Ceci est peut-être un argumentaire plus long que celui que vous espériez, Ron, mais comme vous le voyez, je pense qu'il y a beaucoup de choses qui ne vont pas dans la façon dont les techniques de protection de la copie sont imposées à un public qui ne se doute de rien. J'aimerais entendre de votre part un argumentaire similaire. En étant pendant un instant l'avocat du diable, pourquoi des entreprises égoïstes sont-elles autorisées à changer l'équilibre des libertés fondamentales, en mettant en danger la liberté d'expression, les marchés libres, le progrès scientifique, les droits des consommateurs, la stabilité de la société, et la fin du besoin de matière et d'information? Parce que quelqu'un est susceptible de voler une chanson ? C'est une excuse qui semble plutôt légère. J'attends votre réponse.

John Gilmore Electronic Frontier Foundation

Ron Rivest

John --

Brillant essai... merci pour une si longue réponse !

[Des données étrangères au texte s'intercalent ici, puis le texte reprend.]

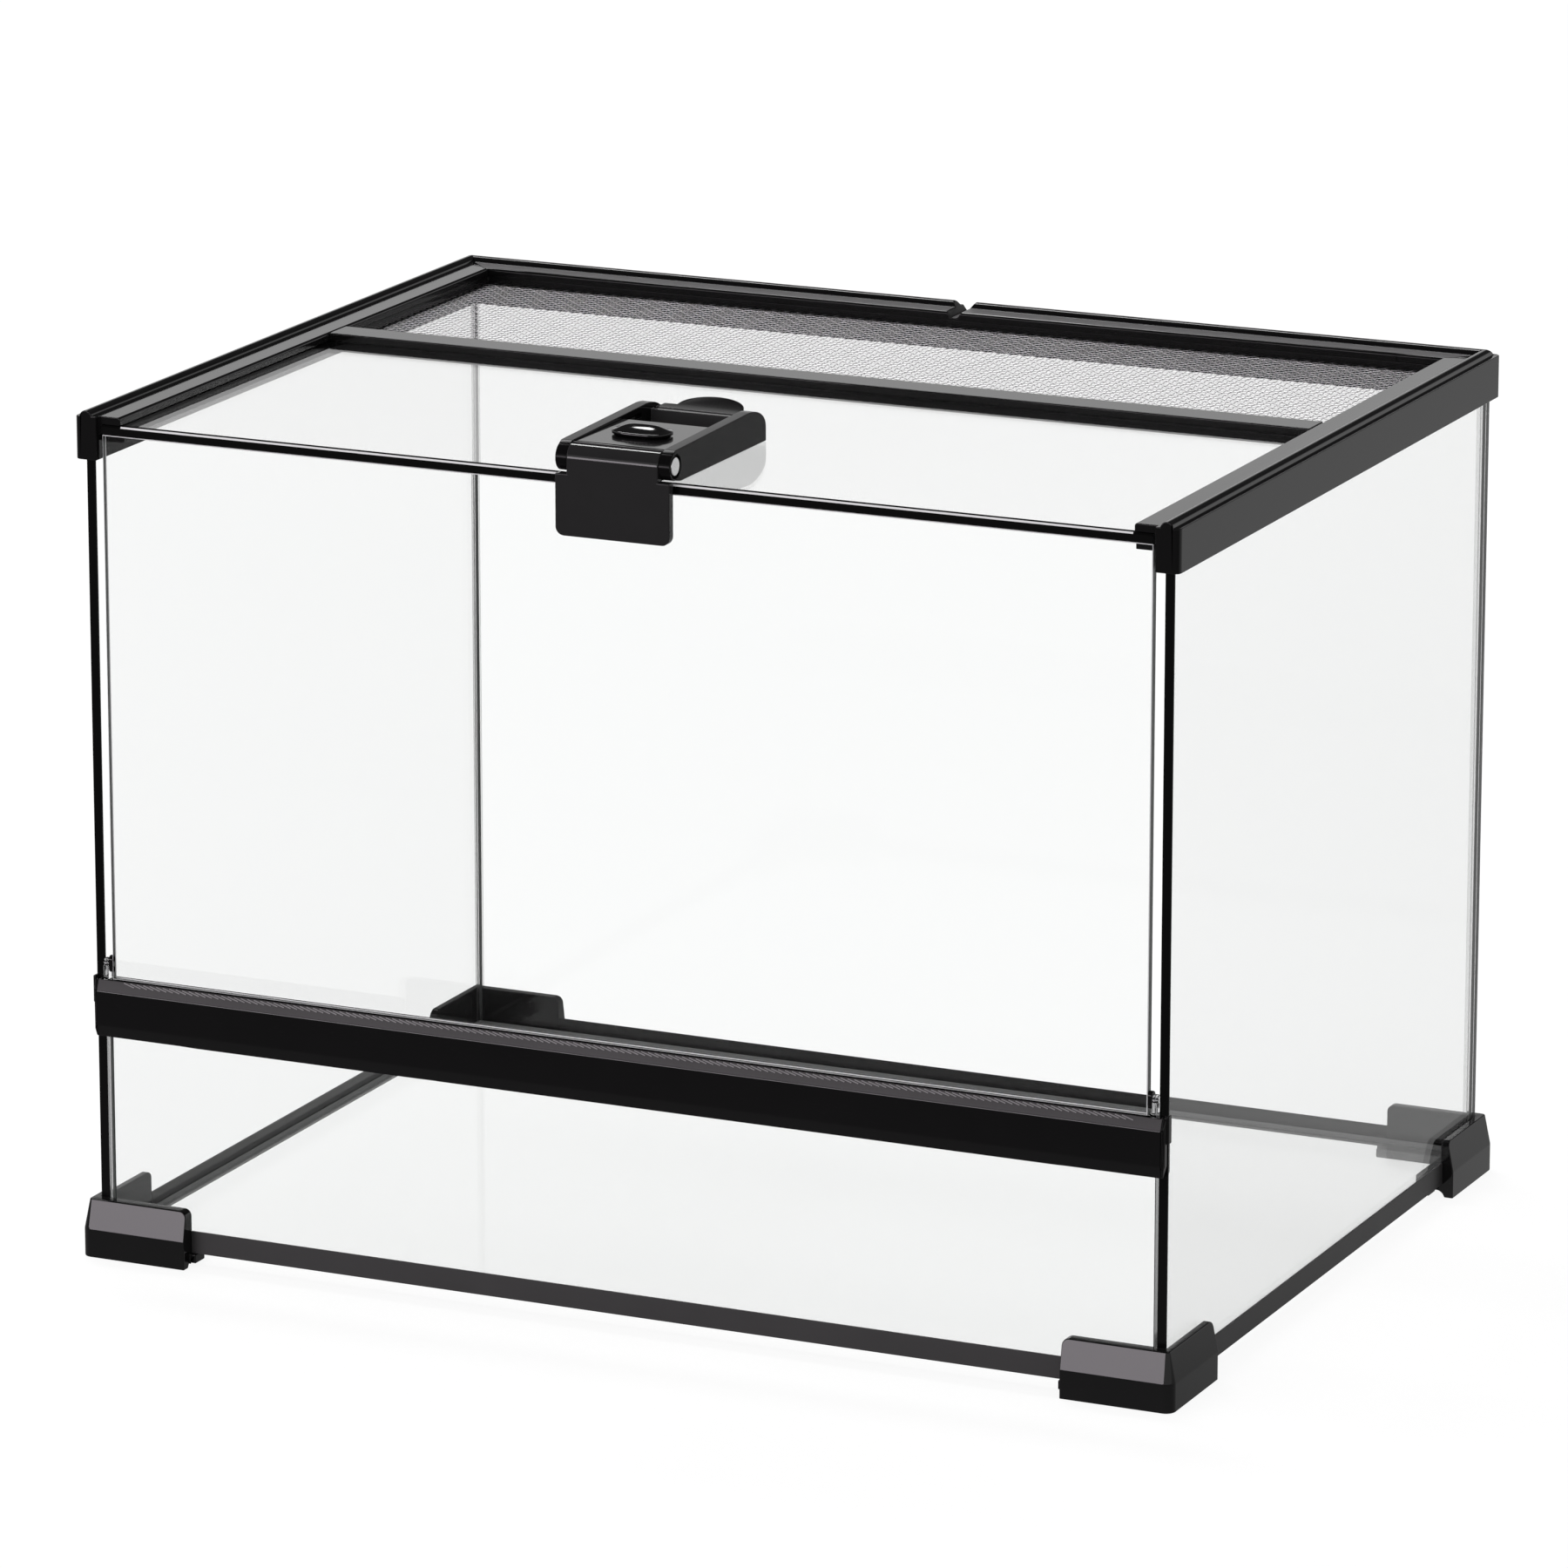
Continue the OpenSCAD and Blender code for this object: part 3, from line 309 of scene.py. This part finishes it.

Je vais décliner votre invitation (peut-être rhétorique) à fournir un contre-argumentaire pour l'avocat du diable, parce que je ne suis pas la personne adéquate pour cela ; je suis bien trop libéral de mon propre point de vue pour être un représentant équitable du "côté obscur". Quoi qu'il en soit, j'étais plus demandeur d'enseignement (que vous avez généreusement fourni) que d'argument.